Housed on a slice of land it shares with neighboring Birmingham High School, the intimate $13 million campus--which was bankrolled with a combination of state grant money and donations from the Lowell Milken Family Foundation--currently enrolls 200 students, with enrollments expected to cap at 325 by the beginning of next year. Though the school actually opened in 2002, construction of the building itself wasn't completed until November. Before that, students conducted their learning in portable classrooms and across the lawn at the Birmingham building.
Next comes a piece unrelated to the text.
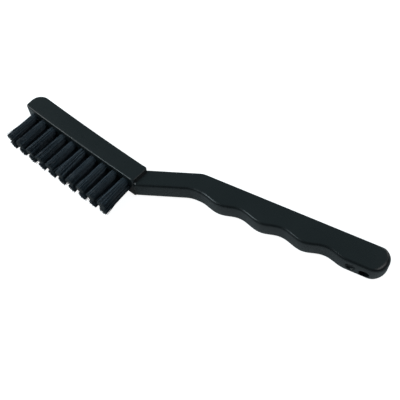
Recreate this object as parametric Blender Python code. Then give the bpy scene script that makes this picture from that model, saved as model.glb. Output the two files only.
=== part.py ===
"""Anti-static brush: one moulded body with a grooved handle, and two rows of anchored tufts.

The brush lies on its side. X runs from the toe of the head to the end of the handle, the bristles
point to -Y, and Z goes through the thickness. Lengths are in metres, and angles in degrees.
"""
import math

import bmesh
import bpy
import numpy as np
from mathutils import Matrix, Vector

# Tufts and the sockets that hold them
tufts_per_row = 10
tuft_pitch = 0.0064
row_stagger = 0.0005
socket_diameter = 0.0036
socket_wall = 0.0005
socket_depth = 0.0060
fit_gap = 0.0003
bristle_length = 0.0160
strand_rings = 2
strand_width = 0.00034
strand_sides = 3
strand_sink = 0.0004
strand_patterns = 4
tuft_spread = 0.0005
tuft_fan = 0.5

# Flat wire anchor that pins each folded tuft
anchor_thickness = 0.0004
anchor_height = 0.0016
anchor_bite = 0.0003
fold_thickness = 0.0009

# Head of the moulding
toe_margin = 0.0054
heel_margin = 0.0045
heel_lean = 0.0007
side_margin = 0.0026
head_height = 0.0093
toe_height = 0.0096
head_bow = 0.0004
head_step = 0.0080
head_edge_radius = 0.0007
toe_back_radius = 0.0056
toe_face_radius = 0.0016
heel_radius = 0.0024

# Neck, which lifts the handle away from the bristle side
neck_angle = 34.2
neck_rise = 0.00045
neck_height = 0.0087
neck_length = 0.0247
neck_root_height = 0.0001
neck_overlap = 0.0070
neck_fillet_radius = 0.0030

# Handle, measured along its straight back from the bend above the neck
handle_angle = 12.5
plain_length = 0.0160
handle_width = 0.0090
handle_height_first = 0.0119
handle_height_last = 0.0128
handle_height_end = 0.0125
handle_edge_radius = 0.0013
bend_radius = 0.0100
palm_radius = 0.0120
end_back_radius = 0.0050
end_face_radius = 0.0067

# Finger grooves on the handle's underside
groove_count = 3
groove_pitch = 0.0197
groove_depth = 0.0020
groove_lean = 0.01
first_ridge = 0.0129

# Hanging hole, and the shallow round recess beside it
hole_diameter = 0.0045
hole_inset = 0.0081
hole_offset = 0.0015
recess_diameter = 0.0043
recess_depth = 0.0009
recess_spacing = 0.0062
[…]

Inside, technology is everywhere. Among the many benefits students have access to are desktop and wireless laptop computers, video-editing software, robotics equipment, personal eMail accounts, digital projectors for every room, VCRs, DVD players, and interactive whiteboards. The building even is equipped with cutting-edge "smart" technologies used to regulate heating and air conditioning and automatically adjust lighting in rooms, as well as zoom-capable security cameras that let administrators keep an eye on the hallways and school parking lots, among other potential trouble spots.